[Work to be completed]
Write each line out exactly, leaving none out.

[Dataset extract]
○ ○ ○ ○ ○
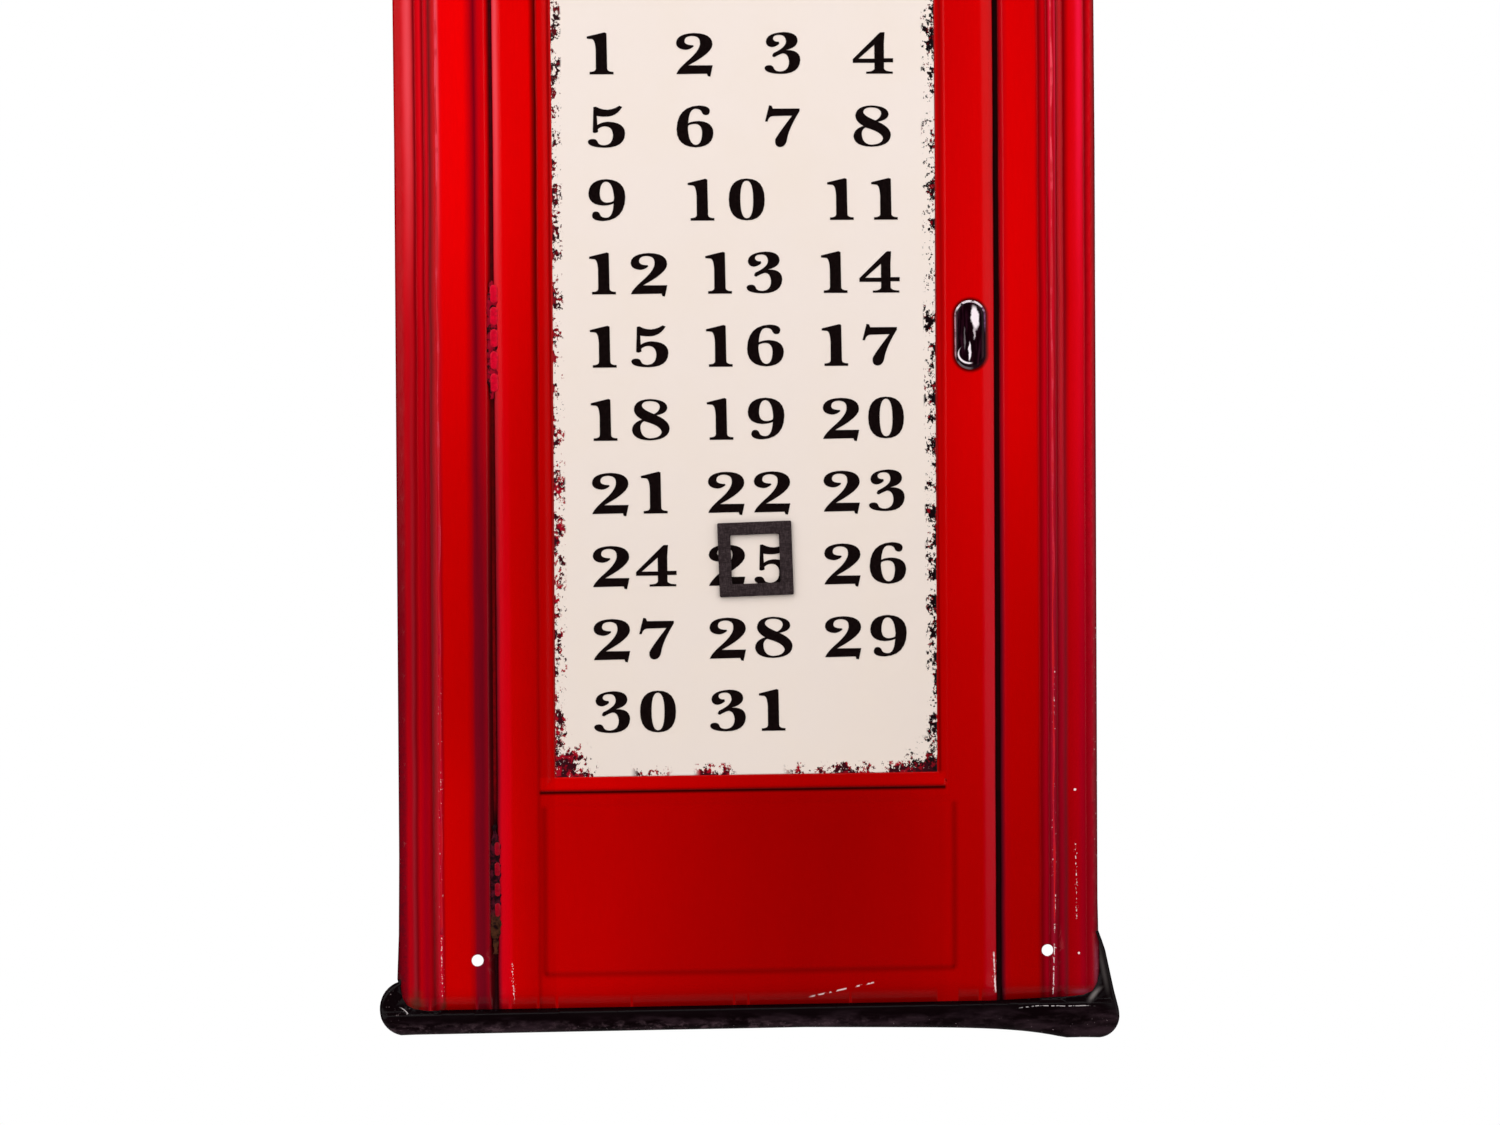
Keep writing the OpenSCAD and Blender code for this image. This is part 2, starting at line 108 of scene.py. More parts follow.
PLINTH_TOP = 8.4
PLINTH_RISE = PLINTH_D - FRAME_D
CORNICE_Z = extent("column_line_print")[1][2] + 2
CORNICE_TOP = CORNICE_Z + CORNICE_H
ROOF_RISE = BODY_H - CORNICE_TOP
ROOF_R = (HALF_W**2 + ROOF_RISE**2) / (2 * ROOF_RISE)
ROOF_Z = BODY_H - ROOF_R
RIB_W = COLUMN_W * 0.7
FOOT_DROP = -PLATE_LOW
FRAME_SLOPE = FRAME_D - GAP_D
SIGN_SLOPE = FRAME_D - LEAF_D
LEAF_SLOPE = 0.35

(HANDLE_L, _, HANDLE_LOW), (HANDLE_R, _, HANDLE_TOP) = extent("pull_handle_print")
HANDLE_X, HANDLE_Z = (HANDLE_L + HANDLE_R) / 2 - 0.4, (HANDLE_LOW + HANDLE_TOP) / 2
HANDLE_HALF_W, HANDLE_HALF_H = (HANDLE_R - HANDLE_L) / 2, (HANDLE_TOP - HANDLE_LOW) / 2

bolts = next(m for m in frame["record"]["mounts"] if m["kind"] == "bolt_pattern")
HOLE_R = bolts["dims"]["hole_r_mm"]
HOLES = [(bolts["pos_m"][0] / MM + sx * bolts["dims"]["spacing_x_mm"] / 2,
          bolts["pos_m"][2] / MM + sz * bolts["dims"]["spacing_y_mm"] / 2)
         for sx in (-1, 1) for sz in (-1, 1)]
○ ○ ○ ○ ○
[Expected answer]
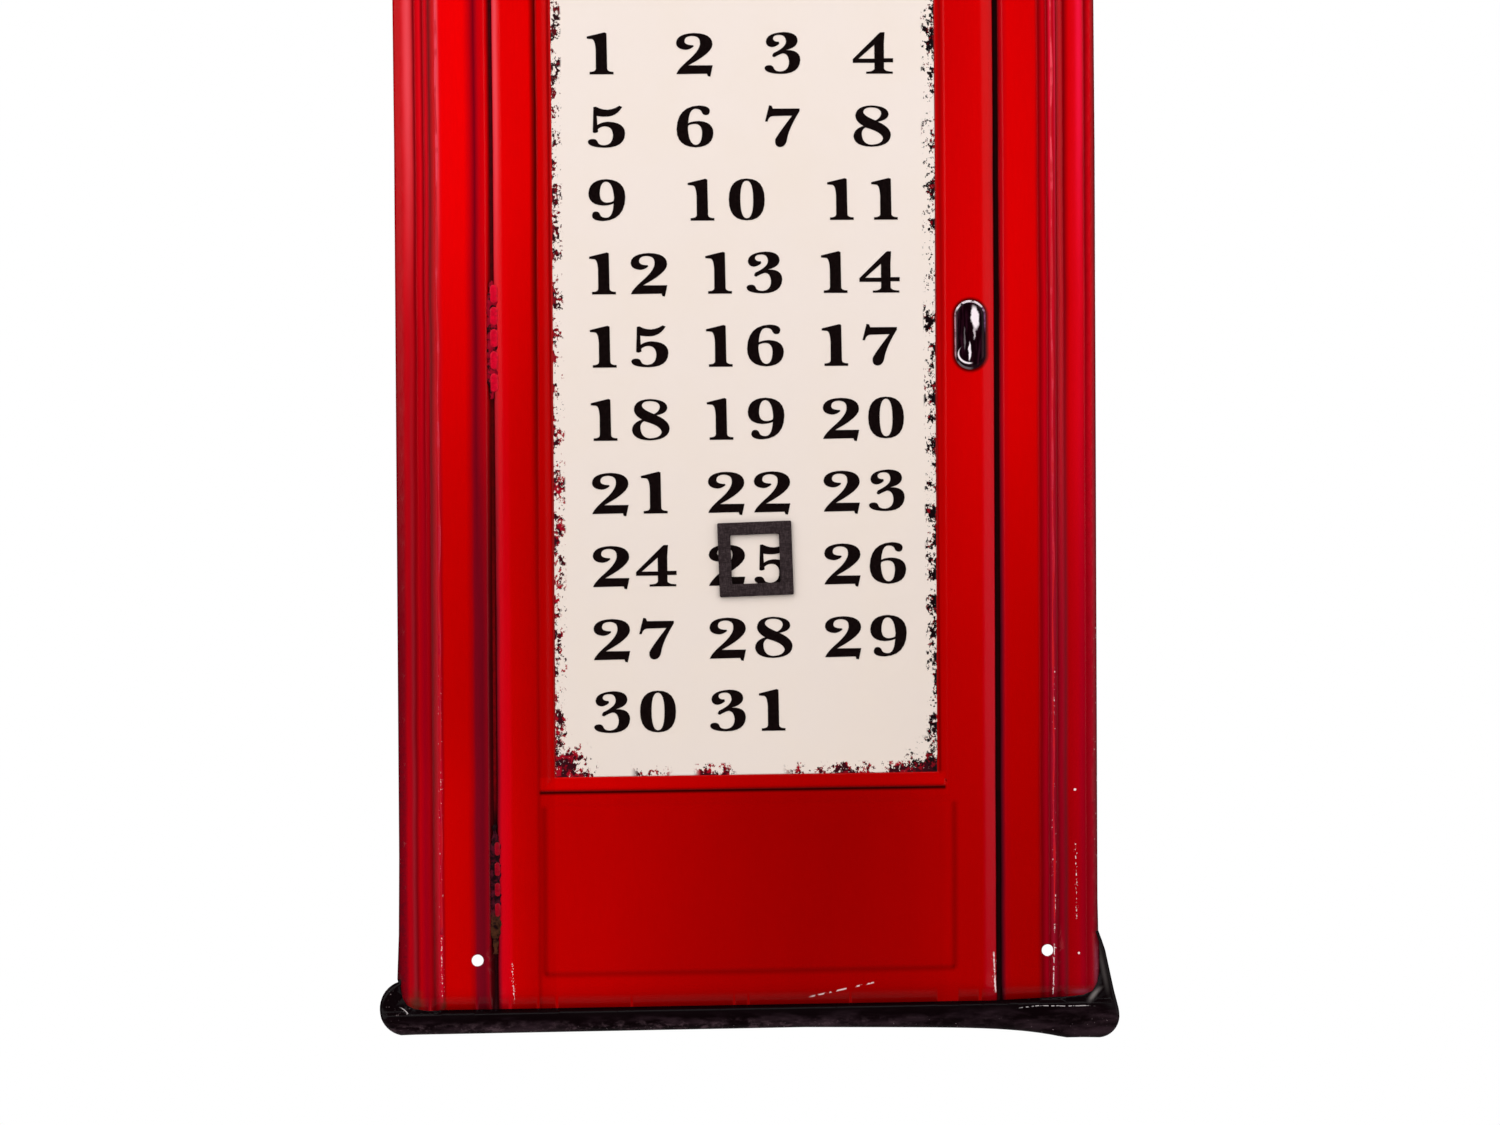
Keep writing the OpenSCAD and Blender code for this image. This is part 2, starting at line 108 of scene.py. More parts follow.
PLINTH_TOP = 8.4
PLINTH_RISE = PLINTH_D - FRAME_D
CORNICE_Z = extent("column_line_print")[1][2] + 2
CORNICE_TOP = CORNICE_Z + CORNICE_H
ROOF_RISE = BODY_H - CORNICE_TOP
ROOF_R = (HALF_W**2 + ROOF_RISE**2) / (2 * ROOF_RISE)
ROOF_Z = BODY_H - ROOF_R
RIB_W = COLUMN_W * 0.7
FOOT_DROP = -PLATE_LOW
FRAME_SLOPE = FRAME_D - GAP_D
SIGN_SLOPE = FRAME_D - LEAF_D
LEAF_SLOPE = 0.35

(HANDLE_L, _, HANDLE_LOW), (HANDLE_R, _, HANDLE_TOP) = extent("pull_handle_print")
HANDLE_X, HANDLE_Z = (HANDLE_L + HANDLE_R) / 2 - 0.4, (HANDLE_LOW + HANDLE_TOP) / 2
HANDLE_HALF_W, HANDLE_HALF_H = (HANDLE_R - HANDLE_L) / 2, (HANDLE_TOP - HANDLE_LOW) / 2

bolts = next(m for m in frame["record"]["mounts"] if m["kind"] == "bolt_pattern")
HOLE_R = bolts["dims"]["hole_r_mm"]
HOLES = [(bolts["pos_m"][0] / MM + sx * bolts["dims"]["spacing_x_mm"] / 2,
          bolts["pos_m"][2] / MM + sz * bolts["dims"]["spacing_y_mm"] / 2)
         for sx in (-1, 1) for sz in (-1, 1)]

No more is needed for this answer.